Why Schiaparelli Still Matters
In an industry consumed by the relentless cycle of reinvention, Schiaparelli achieves a rare form of timelessness precisely because its founder never adhered to the established rules. Her legacy serves as a powerful reminder that fashion’s purpose extends far beyond the purely practical. It possesses the freedom to be ridiculous, to unsettle, and to challenge the very notion of what is possible to wear. In a commercial landscape where designers frequently face immense pressure to cater to the market, Schiaparelli’s work stands as a vital corrective, and a breath of fresh air that reaffirms fashion’s highest calling is the courage to be radically different.

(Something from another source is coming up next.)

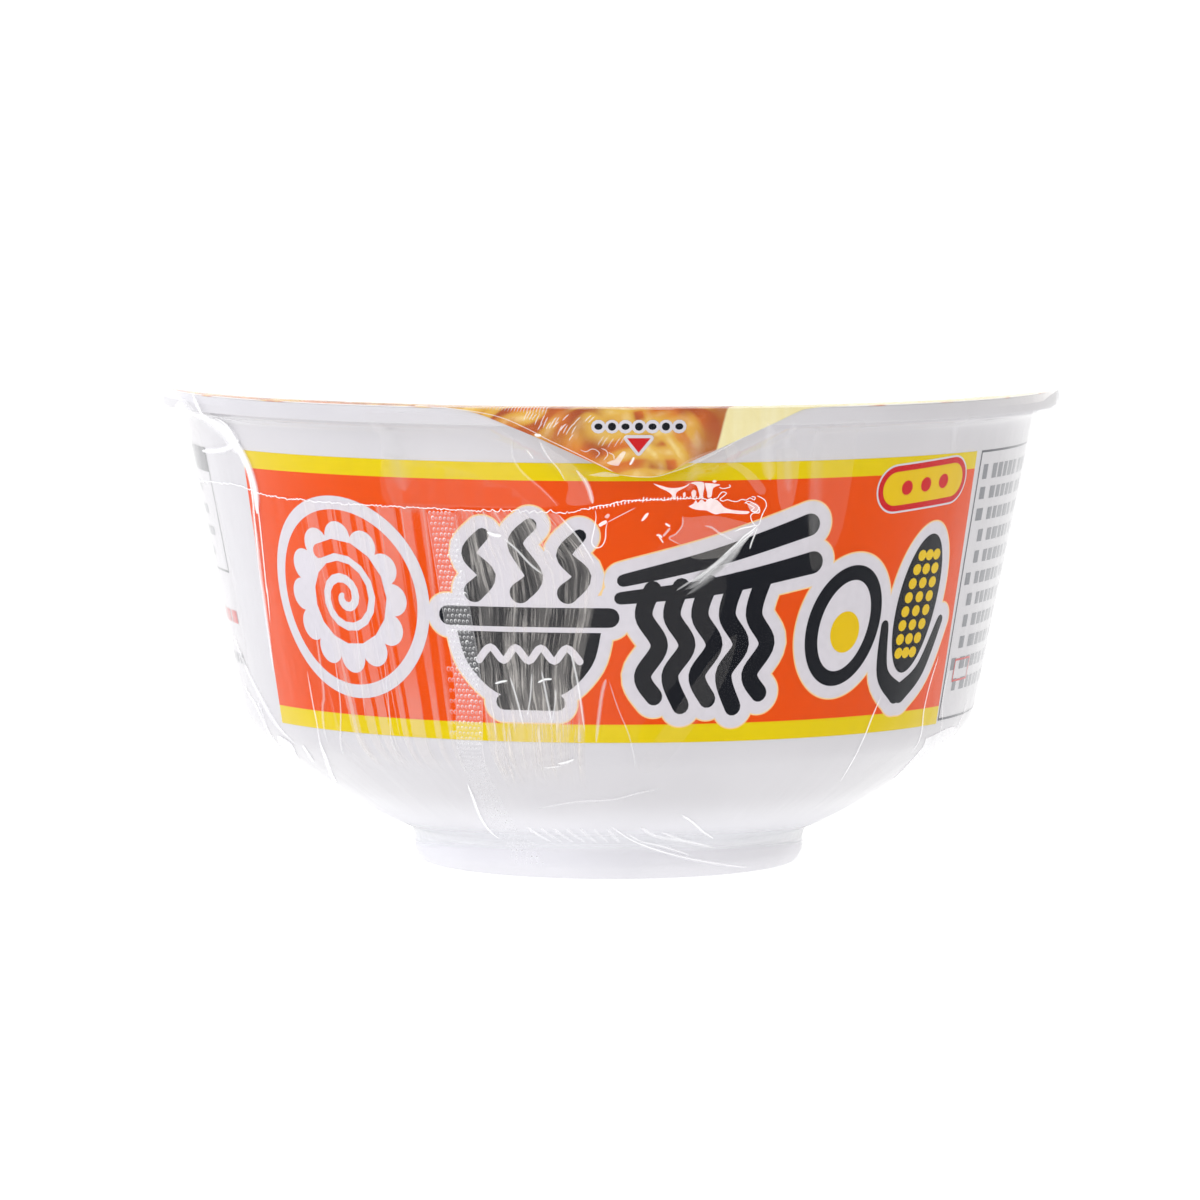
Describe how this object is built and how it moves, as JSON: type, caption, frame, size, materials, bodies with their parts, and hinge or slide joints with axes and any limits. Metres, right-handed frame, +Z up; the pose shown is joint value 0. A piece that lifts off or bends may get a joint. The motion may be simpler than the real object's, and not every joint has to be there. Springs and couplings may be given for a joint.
{
  "type": "instant noodle bowl",
  "caption": "Shut disposable instant noodle bowl on a low foot, with a sealed paper lid, a pull tab folded down over the rim, and clear shrink film round the whole.",
  "frame": {"origin": "on the bowl's axis, in the plane of the foot that it stands on", "axes": "+Z up along the bowl's axis; -Y to the front, where the pull tab hangs, its middle 3.8 degrees round towards +X"},
  "size_m": [0.1428, 0.1428, 0.0758],
  "materials": {
    "bowl": "white moulded plastic, satin, printed round the wall",
    "lid": "coated paper with a glossy print",
    "film": "clear shrink film, glossy and finely creased"
  },
  "bodies": {
    "root": {"bowl": "bowl", "lid": "lid", "film": "film"}
  },
  "joints": []
}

This enduring relevance explains why her name continues to command attention long after the names of so many contemporaries have faded into obscurity. Elsa Schiaparelli engineered ideas, giving them form in silk, wool, and shocking pink. And ideas, as history continually demonstrates, possess a singular, indomitable immortality. Her work remains a beacon for anyone who believes that clothing can be a medium for intelligence, wit, and boundless imagination, proving that the most powerful legacy a designer can leave is a permanent invitation to see the world, and oneself, differently.